Repeat each line exactly, leaving nothing out.

─── Source material

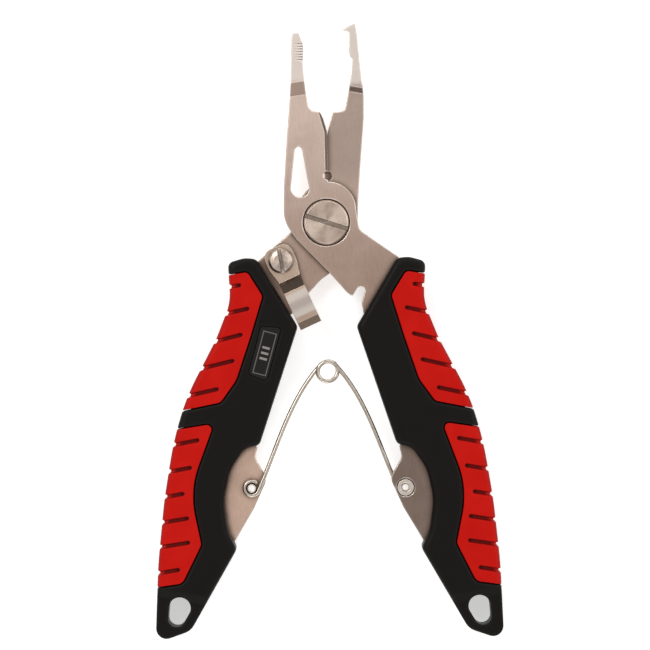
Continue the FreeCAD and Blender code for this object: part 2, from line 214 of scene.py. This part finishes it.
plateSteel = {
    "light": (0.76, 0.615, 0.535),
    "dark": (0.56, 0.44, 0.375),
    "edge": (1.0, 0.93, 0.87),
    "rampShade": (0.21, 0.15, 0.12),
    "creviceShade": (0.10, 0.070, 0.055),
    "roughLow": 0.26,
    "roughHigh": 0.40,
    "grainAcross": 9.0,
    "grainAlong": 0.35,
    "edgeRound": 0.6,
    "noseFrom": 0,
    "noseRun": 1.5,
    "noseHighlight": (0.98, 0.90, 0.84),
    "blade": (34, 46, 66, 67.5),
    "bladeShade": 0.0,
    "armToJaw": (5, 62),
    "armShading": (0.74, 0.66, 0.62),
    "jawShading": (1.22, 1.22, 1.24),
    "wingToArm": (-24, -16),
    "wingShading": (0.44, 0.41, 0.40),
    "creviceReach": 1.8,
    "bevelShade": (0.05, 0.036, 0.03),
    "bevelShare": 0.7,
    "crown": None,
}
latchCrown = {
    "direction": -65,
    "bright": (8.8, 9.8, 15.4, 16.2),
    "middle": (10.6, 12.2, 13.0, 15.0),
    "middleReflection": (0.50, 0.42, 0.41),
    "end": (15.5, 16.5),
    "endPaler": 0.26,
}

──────

• [The answer]:
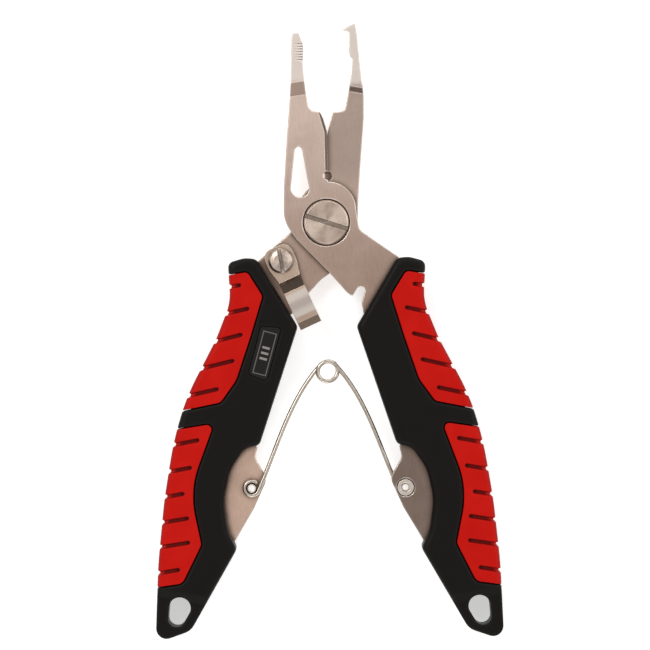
Continue the FreeCAD and Blender code for this object: part 2, from line 214 of scene.py. This part finishes it.
plateSteel = {
    "light": (0.76, 0.615, 0.535),
    "dark": (0.56, 0.44, 0.375),
    "edge": (1.0, 0.93, 0.87),
    "rampShade": (0.21, 0.15, 0.12),
    "creviceShade": (0.10, 0.070, 0.055),
    "roughLow": 0.26,
    "roughHigh": 0.40,
    "grainAcross": 9.0,
    "grainAlong": 0.35,
    "edgeRound": 0.6,
    "noseFrom": 0,
    "noseRun": 1.5,
    "noseHighlight": (0.98, 0.90, 0.84),
    "blade": (34, 46, 66, 67.5),
    "bladeShade": 0.0,
    "armToJaw": (5, 62),
    "armShading": (0.74, 0.66, 0.62),
    "jawShading": (1.22, 1.22, 1.24),
    "wingToArm": (-24, -16),
    "wingShading": (0.44, 0.41, 0.40),
    "creviceReach": 1.8,
    "bevelShade": (0.05, 0.036, 0.03),
    "bevelShare": 0.7,
    "crown": None,
}
latchCrown = {
    "direction": -65,
    "bright": (8.8, 9.8, 15.4, 16.2),
    "middle": (10.6, 12.2, 13.0, 15.0),
    "middleReflection": (0.50, 0.42, 0.41),
    "end": (15.5, 16.5),
    "endPaler": 0.26,
}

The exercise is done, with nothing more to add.